De là à dire que beaucoup reste à faire simplement concernant l'argent du crime, c'est plutot une phrase à La Palisse. Si la Suisse mettais plus d'fforts sur sa politique criminelle et revoyait sa procédure pénale en matière de moyens de preuve dans les cas de mafia ou de réseaux corruptifs ou criminels, elle s'engagerait véritablement dans une "Stratégie de l'Argent Blanc". Sinon, cela reste une vaste et jaune rigolade.

Un marché énergétique efficace: ouvrez les portes!

Je lis ce matin dans la presse qu'un rapport, commandé par l'Office Fédéral de l'Energie, préconise une ouverture totale du marché de l'électricité en Suisse afin de gagner en efficacité.
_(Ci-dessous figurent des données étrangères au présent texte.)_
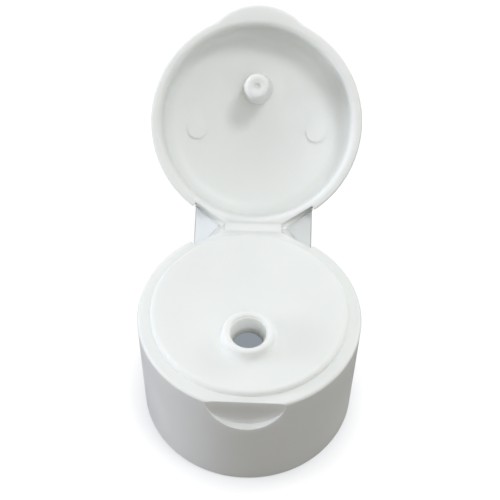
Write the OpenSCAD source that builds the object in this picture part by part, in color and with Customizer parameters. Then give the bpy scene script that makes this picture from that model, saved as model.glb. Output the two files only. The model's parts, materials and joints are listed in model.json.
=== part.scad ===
// Flip top cap: a one-piece moulded closure with a snap hinge.
// Origin: centre of the foot of the skirt, with the neck's axis along Z.
// The lid is drawn open, as it stands at rest. The hinge is at the back, +Y.

/* [Skirt] */
// Outer diameter of the skirt and of the lid
cap_d = 32; // [29:0.5:40]
// Height of the skirt, from the foot to the parting plane
base_h = 19.5; // [17:0.5:26]
// Wall of the outer skirt
skirt_wall = 1.5; // [1.2:0.1:1.8]
// Rounding of the outer edge of the foot
foot_round = 0.5; // [0.2:0.1:0.8]
// Rounding of the shelf's outer edge
shelf_round = 0.45; // [0.1:0.05:0.6]

/* [Neck socket] */
// Bore of the inner sleeve, over the thread of a 24 mm neck
neck_bore_d = 24.3; // [20:0.1:25]
// Wall of the inner sleeve
sleeve_wall = 1.2; // [0.8:0.1:1.3]

/* [Deck] */
// Radial clearance between the raised deck and the lid that closes over it
deck_clear = 0.25; // [0.2:0.05:1]
// Rise of the deck over the shelf
deck_rise = 0.9; // [0.5:0.1:1.6]
// Thickness of the top plate
top_t = 1.5; // [1:0.1:2.2]
// Rounding of the deck's edge
deck_round = 0.6; // [0.1:0.05:0.7]

/* [Nozzle] */
// Offset of the orifice from the neck's axis, towards the front
orifice_offset = 5.3; // [0:0.1:7]
// Diameter of the orifice
orifice_d = 4.2; // [3.6:0.1:4.6]
// Rise of the nozzle over the deck
nozzle_h = 1.8; // [1.2:0.1:2.4]
// Diameter of the nozzle over its straight wall
nozzle_d = 7.3; // [6.8:0.1:8.4]
// Radius of the cove where the nozzle meets the deck
nozzle_cove = 0.7; // [0.3:0.1:1]
// Thickness of the nozzle's rounded lip
lip_t = 1; // [0.5:0.05:1.1]
// Depth of the funnel above the orifice
funnel_h = 2.2; // [0.8:0.1:2.6]

/* [Thumb recess] */
// Radius of the half-round recess under the tab
recess_r = 5.45; // [4:0.05:6]
// Depth of the recess at the middle of the skirt
recess_depth = 0.95; // [0.5:0.05:1.1]

/* [Lid] */
// Height of the lid over its rim
lid_h = 7.2; // [6.8:0.1:13]
// Wall of the lid at its rim
lid_wall = 1.6; // [1.4:0.05:1.7]
// Thickness of the lid's top
lid_t = 1.3; // [1:0.1:1.8]
// Rounding of the lid's outer shoulder
shoulder_r = 2.4; // [1.2:0.1:2.8]
// Rounding inside the lid, where its wall meets its top
inside_r = 2; // [0.8:0.1:2.8]
// Rounding of the rim's outer edge
rim_round = 0.3; // [0.1:0.05:0.5]
// Rounding of the rim's inner edge
rim_in_round = 0.8; // [0.2:0.05:0.9]

/* [Tab] */
// Radius of the tab's outline
tab_r = 9; // [7:0.1:11]
// Reach of the tab past the lid's outline
tab_reach = 1.4; // [0.6:0.05:1.8]
// Thickness of the tab at the rim
tab_t = 1.9; // [1.2:0.1:2.6]
// Height over which the tab fades into the lid
tab_fade = 2.2; // [1:0.1:2.6]
// Rounding of the tab's lower edge
tab_round = 0.4; // [0.2:0.05:0.6]
// Radius of the blend between the tab's outline and the lid's
tab_blend = 12; // [4:1:20]

/* [Plug pin] */
// Radial clearance of the plug pin in the orifice
pin_clear = 0.08; // [0.04:0.01:0.15]
// Reach of the pin's tip past the rim plane
pin_reach = 1.5; // [0.6:0.05:1.8]
// Slimming of the pin's radius at its tip
pin_lead = 0.15; // [0.1:0.05:0.4]
// Height of the slimmed tip
pin_lead_h = 1.4; // [1:0.1:2.4]
// Rounding of the pin's tip
pin_round = 0.55; // [0.2:0.05:0.6]
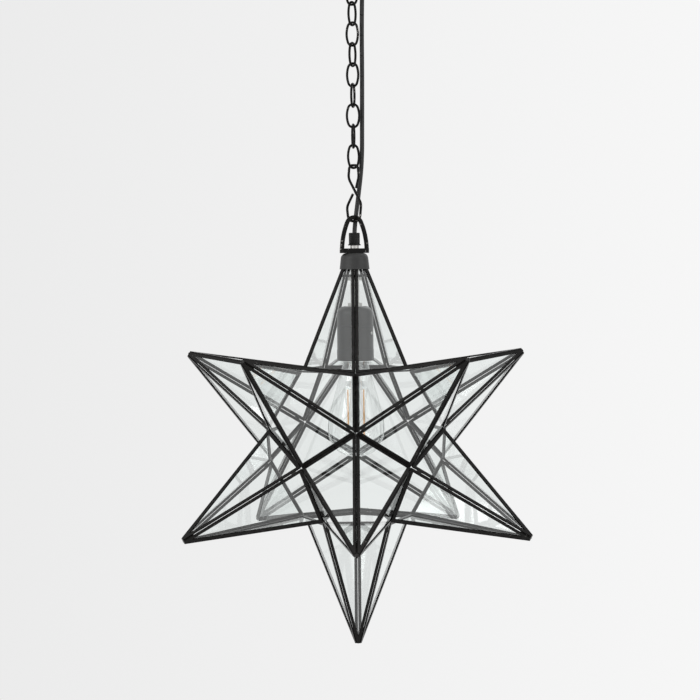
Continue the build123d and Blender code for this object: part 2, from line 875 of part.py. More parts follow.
def hinge_leaf_fixed():
    """Leaf on the top point: two outer knuckles joined by a strip."""
    leaf = leaf_plate(hinge_frame_top, -hinge_half_length, hinge_half_length, clear_of_barrel, leaf_width)
    for low, high in ((-hinge_half_length, -third), (third, hinge_half_length)):
        leaf = leaf + leaf_plate(hinge_frame_top, low, high, 0.9, leaf_width) + knuckle(low, high)
    return leaf - pin_hole()


def hinge_leaf_door():
    """Leaf on the point that opens: one middle knuckle and a strip."""
    inner = third - hinge_knuckle_gap
    leaf = leaf_plate(hinge_frame_door, -hinge_half_length, hinge_half_length, clear_of_barrel, leaf_width)
    leaf = leaf + leaf_plate(hinge_frame_door, -inner, inner, 1.3, leaf_width)
    return leaf + knuckle(-inner, inner) - pin_hole()


def hinge_pin():
    """Pin through the knuckles, with a head at one end."""
    start = Plane(origin=hinge_centre - Vector(hinge_half_length, 0, 0), z_dir=(1, 0, 0))
    shaft = start * Cylinder(
        hinge_pin_radius, 2 * hinge_half_length, align=(Align.CENTER, Align.CENTER, Align.MIN)
    )
    head_at = Plane(origin=hinge_centre - Vector(hinge_half_length, 0, 0), z_dir=(-1, 0, 0))
    head = head_at * Cylinder(
        hinge_radius - 0.4, 0.8, align=(Align.CENTER, Align.CENTER, Align.MIN)
    )
    return shaft + head


def door_pull():
    """Small knob on the lowest ridge of the point that opens."""
    ring = neighbours("door")
    lowest = min(range(5), key=lambda i: ridge_sides("door", i)[0].Z)
    corner, along, frames = ridge_sides("door", lowest)
    outward = (frames[0].z_dir + frames[1].z_dir).normalized()
    drop = ridge_inset * math.cos(ridge_half)
    seat = corner + along * pull_from_corner - outward * drop
    profile = [
        (0, 0),
        (2.6, 0),
        (1.7, 1.2),
        (1.7, pull_height - 4.6),
        (pull_radius, pull_height - 3.4),
        (pull_radius, pull_height - 1.0),
        (pull_radius - 1.0, pull_height),
        (0, pull_height),
    ]
    return Plane(origin=seat, z_dir=outward).location * turned(profile)


# ------------------------------------------------------------------ all nodes
def star_nodes():
    """Frames, glass and solder of the twelve points."""
    nodes = {}
    strips = pane_channels(0.0, tip_cut)
    glass = pane_glass(0.0, tip_cut)
    panes = {"glass_upper_points": [], "glass_lower_points": [], "glass_bottom_point": []}
    solder = []
    for name, axis in points.items():
        places = pane_places(name)
        if name == "door":
            nodes["frame_door"] = placed(pane_channels(door_gap, tip_cut), places)
            nodes["glass_door"] = placed([pane_glass(door_gap, tip_cut)], places)
            nodes["door_solder"] = [tip_plug(name)] + [ridge_bead(name, i) for i in range(5)]
            continue
        if name == "top":
            nodes["frame_top"] = placed(pane_channels(0.0, top_cut), places)
            panes["glass_upper_points"] += placed([pane_glass(0.0, top_cut)], places)
        else:
            nodes["frame_" + name] = placed(strips, places)
            solder.append(tip_plug(name))
            group = "upper_points" if axis.Z > 0 else "lower_points"
            group = "bottom_point" if name == "bottom" else group
            panes["glass_" + group] += placed([glass], places)
        solder += [ridge_bead(name, i) for i in range(5)]
    nodes.update(panes)
    nodes["ridge_and_tip_solder"] = solder
    nodes["valley_solder"] = [valley_seam(a, b) for a, b in valleys()]
    nodes["hinge_leaf_fixed"] = [hinge_leaf_fixed()]
    nodes["hinge_leaf_door"] = [hinge_leaf_door()]
    nodes["hinge_pin"] = [hinge_pin()]
    nodes["door_pull"] = [door_pull()]
    return {name: [at_star(s) for s in solids] for name, solids in nodes.items()}


def hanging_nodes():
    """Ceiling fitting, cord, chain, hook, loop, cap, lampholder and bulb."""
    nodes = {
        "ceiling_bracket": [bracket()],
        "canopy": [canopy()],
        "ceiling_hook": [ceiling_hook()],
        "hook_nut": [hook_nut()],
        "canopy_collar": [canopy_collar()],
        "cord_bush": [cord_bush()],
        "terminal_block": [terminal_block()],
        "supply_cord": [supply_cord()],
        "s_hook": [Pos(0, 0, s_z) * Rot(0, 0, s_turn) * s_hook()],
        "hanging_loop": [hanging_loop()],
        "cord_grip_body": [grip_body()],
        "cord_grip_ring": [grip_ring()],
        "threaded_tube": [threaded_tube()],
        "tube_locknuts": tube_locknuts(),
        "core_wires": core_wires(),
        "star_cap": [star_cap()],
        "hanger_plate": [hanger_plate()],
        "lampholder_cap": [holder_cap()],
        "lampholder_shell": [holder_shell()],
        "lampholder_ring": [holder_ring()],
        "lampholder_insert": [holder_insert()],
        "lampholder_contacts": holder_contacts(),
        "bulb_glass": [bulb_glass()],
        "bulb_screw_cap": [bulb_screw_cap()],
        "bulb_contact": [bulb_contact()],
        "bulb_stem": [bulb_stem()] + bulb_wires(),
        "bulb_filaments": bulb_filaments(),
    }
    one_link = link()
    for i, (turn, z) in enumerate(zip(link_turns, link_z)):
        nodes[f"chain_link_{i + 1:02d}"] = [Pos(0, 0, z) * Rot(0, 0, turn) * one_link]
    return nodes


def main():
    os.makedirs("parts", exist_ok=True)
    nodes = {**hanging_nodes(), **star_nodes()}
    for name, solids in nodes.items():
        flat = [s for shape in solids for s in shape.solids()]
        export_step(Compound(children=flat), f"parts/{name}.step")
    print(len(nodes), "nodes")
    print("star centre z", round(star_z, 2), "cap rim above it", round(cap_rim - star_z, 2))


main()
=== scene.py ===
"""Looks of the star pendant: materials, cord, bulb details, light and camera.

Metres, in the shared frame: the origin is on the ceiling above the lamp, +Z is up and -Y faces
the camera. Values marked mm are in millimetres.
"""

import json
import math

import bmesh
import bpy
from mathutils import Matrix, Vector


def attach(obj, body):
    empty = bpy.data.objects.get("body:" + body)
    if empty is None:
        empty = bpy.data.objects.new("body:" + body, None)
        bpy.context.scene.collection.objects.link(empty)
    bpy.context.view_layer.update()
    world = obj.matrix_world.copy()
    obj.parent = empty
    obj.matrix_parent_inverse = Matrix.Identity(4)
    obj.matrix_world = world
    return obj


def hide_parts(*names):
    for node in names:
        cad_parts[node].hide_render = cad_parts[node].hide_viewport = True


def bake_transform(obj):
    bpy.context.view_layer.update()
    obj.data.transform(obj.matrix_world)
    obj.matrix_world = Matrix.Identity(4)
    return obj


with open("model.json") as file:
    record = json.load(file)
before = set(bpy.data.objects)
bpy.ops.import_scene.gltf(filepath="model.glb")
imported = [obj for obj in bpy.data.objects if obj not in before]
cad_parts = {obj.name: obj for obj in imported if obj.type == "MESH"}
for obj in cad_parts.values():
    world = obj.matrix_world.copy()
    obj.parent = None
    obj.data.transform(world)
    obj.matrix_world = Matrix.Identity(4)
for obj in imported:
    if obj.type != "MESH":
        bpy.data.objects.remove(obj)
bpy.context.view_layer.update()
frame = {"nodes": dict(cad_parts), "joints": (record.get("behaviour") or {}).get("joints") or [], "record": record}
nodes = frame["nodes"]
scene = bpy.context.scene
scene.view_settings.view_transform = "Standard"

MM = 0.001
UP = Vector((0, 0, 1))


# ------------------------------------------------------------------ shader helpers
class Graph:
    """Short names for adding shader nodes to a new material or world."""

    def __init__(self, owner, output="OutputMaterial", where="Object"):
        owner.use_nodes = True
        self.owner = owner
        self.tree = owner.node_tree
        self.tree.nodes.clear()
        self.out = self.node(output)
        self.where = self.node("TexCoord").outputs[where]

    def node(self, kind, **values):
        """A node with its properties set, and its inputs set or linked, by name."""
        made = self.tree.nodes.new("ShaderNode" + kind)
        for key, value in values.items():
            if hasattr(made, key):
                setattr(made, key, value)
            else:
                self.feed(made.inputs[key.replace("_", " ")], value)
        return made

    def feed(self, socket, value):
        """Link an input to another node's output, or set its value."""
        if isinstance(value, bpy.types.NodeSocket):
            self.tree.links.new(value, socket)
        elif socket.type == "RGBA":
            socket.default_value = (*value, 1.0)
        else:
            socket.default_value = value

    def noise(self, scale, detail=4.0, rough=0.55, distortion=0.0):
        made = self.node(
            "TexNoise",
            Vector=self.where,
            Scale=scale,
            Detail=detail,
            Roughness=rough,
            Distortion=distortion,
        )
        return made.outputs["Fac"]

    def ramp(self, value, stops):
        """A value turned into a colour, or a grey, between stops."""
        made = self.node("ValToRGB", Fac=value)
        elements = made.color_ramp.elements
        while len(elements) < len(stops):
            elements.new(0.5)
        for element, (position, colour) in zip(elements, stops):
            element.position = position
            if isinstance(colour, float):
                colour = (colour, colour, colour)
            element.color = (*colour, 1.0)
        return made.outputs["Color"]

    def maths(self, operation, *operands):
        made = self.node("Math", operation=operation)
        for socket, value in zip(made.inputs, operands):
            self.feed(socket, value)
        return made.outputs[0]

    def axes(self, vector):
        """The X, Y and Z outputs of a vector."""
        made = self.node("SeparateXYZ")
        self.feed(made.inputs[0], vector)
        return made.outputs

    def mix_colour(self, factor, a, b):
        made = self.node("Mix", data_type="RGBA", Factor=factor)
        self.feed(made.inputs[6], a)
        self.feed(made.inputs[7], b)
        return made.outputs[2]

    def mix_shader(self, factor, a, b):
        made = self.node("MixShader", Fac=factor)
        self.feed(made.inputs[1], a)
        self.feed(made.inputs[2], b)
        return made.outputs["Shader"]

    def bump(self, height, strength, distance):
        made = self.node("Bump", Height=height, Strength=strength, Distance=distance)
        return made.outputs["Normal"]

    def principled(self, colour, roughness, metallic=0.0, specular=0.5, normal=None):
        made = self.node(
            "BsdfPrincipled",
            Base_Color=colour,
            Roughness=roughness,
            Metallic=metallic,
            Specular_IOR_Level=specular,
        )
        if normal is not None:
            self.feed(made.inputs["Normal"], normal)
        return made.outputs["BSDF"]

    def surface(self, shader):
        """Use a shader as the surface, and return the material or world."""
        self.feed(self.out.inputs["Surface"], shader)
        return self.owner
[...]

Ledit rapport a été réalisé par une société spécialisée, Polynomics basée à Olten et se penche sur l'efficacité du marché électrique suisse par rapport aux coûts et aux principes de pollueur-payeur dans une optique de "sustainable energy supply".

Le media en question indique en titre qu'il s'agit d'un "plaidoyer pour la libéralisation du marché de l'électricité" qui amènerait des économies substantielles pour les utilisateurs et améliorerait la "balance verte" de ladite production. Plusieurs conditions sont toutefois reprises dans le rapports, comme l'introduction sur les bourses d'échanges de certificats de CO2 des "titres" relatifs aux producteurs d'électricité.

Si il est louable que notre gouvernement s'intéresse à ce domaine, ladite étude, que j'ai bien essayé de comprendre mais qui n'est disponible qu'en allemand (…autre sujet d'autres débats) fait remonter des remugles de tentatives de privatisation des opérateurs énergétiques suisses il n'y a pas si longtemps. Depuis le temps qu'on nous l'annonce, il semble que ces derniers soient prêts à revenir à la charge assez prochainement.

Le cas de cette étude n'est pas anodin pour que je le reprenne dans ce blog (et comme premier article en plus…il faut bien commencer). En effet, nous savons que l'énergie est un bien stratégique. Tous les pays, les Etats Unis en tête, se battent aujourd'hui pour leur indépendance énergétique. De plus, en Suisse, selon un rapport de l'Office Fédéral de l'Energie de 2008, l'énergie hydraulique représentait un peu plus de la moitié de la production Suisse. Et cela amène un autre débat, autour des ressources en eau potable dont chacun sait qu'elles deviennent plus rares et qu'elles représentent un actif majeur et stratégique pour la Suisse dans les 100 prochaines années.

Que l'on se pose des questions sur le coût de l'electricité, que l'on se pose des questions sur l'impact environemental de la production énergétique (évidemment, on a pas parlé du nucléaire), tout cela est très bien. Mais bon sang pourquoi, au moment où l'on débat en Suisse Romande et en Suisse alémanique de la prise de contrôle de nos industries et de nos savoirs faire par des entreprises étrangères, n'intégrons nous pas dans ces équations le risque stratégique ? Peur, ignorance, dogmatisme … le monde a changé depuis les bancs universitaires nom d'un chien. Nous faut-il brader nos seuls véritables ressources naturelles pour gagner quelques centimes sur notre facture d'électricité ?

Le risque stratégique, ce n'est pas seulement celui de voir un réseau important comme une grid électrique à l'échelle d'un pays tomber en ruine au bout de 20 ans par faute d'investissements (comme c'est le cas en Europe de l'Est, dans certaines parties de l'Angleterre, de l'Australie ou des Etats Unis). C'est aussi le risque de voir de grands groupes privés internationaux mettre la main sur la production et la distribution d'énergie en Suisse, manipuler les prix (comme c'est le cas actuellement en Angleterre où une vaste enquête est en cours sur des manipulations des prix du gaz qui auraient coûté plusieurs dizaines de milliards aux utilisateurs) ou même privilégier certaines allocations énergétiques plutôt que d'autres en cas de pénurie. C'est également le risque de voir des acteurs mafieux ou d'autres réseaux illégaux mettre la main sur les ressources stratégiques d'un pays, quitte à les prendre en otages pour leurs raisons propres. Eux qui disposent de fortes disponibilités monétaires et sont organisés en conséquence, cherchent justement à mettre les mains sur ce genre d'acteurs stratégiques qui leur offrent un levier politique et direct pour s'assurer une éventuelle tranquilité judiciaire tout comme une source de revenus quasiment inépuisable.

Et allez parler d'ordre juridique et de sanctions lorsque notre système actuel n'est même pas capable de condamner de vulgaires manipulateurs de match de football.

Il serait temps que les pouvoirs politiques et le monde académique intègrent à leurs équations le concept de ressources stratégiques d'une part et qu'elle y intègre également le concept déjà bien usé comme utilisé par nos voisins d'investissements criminels. Et de même, il serait bon que nos parlementaires se penchent sur les procédures qui empêchent systématiquement les autorités judiciaires de faire un travail que la population attend.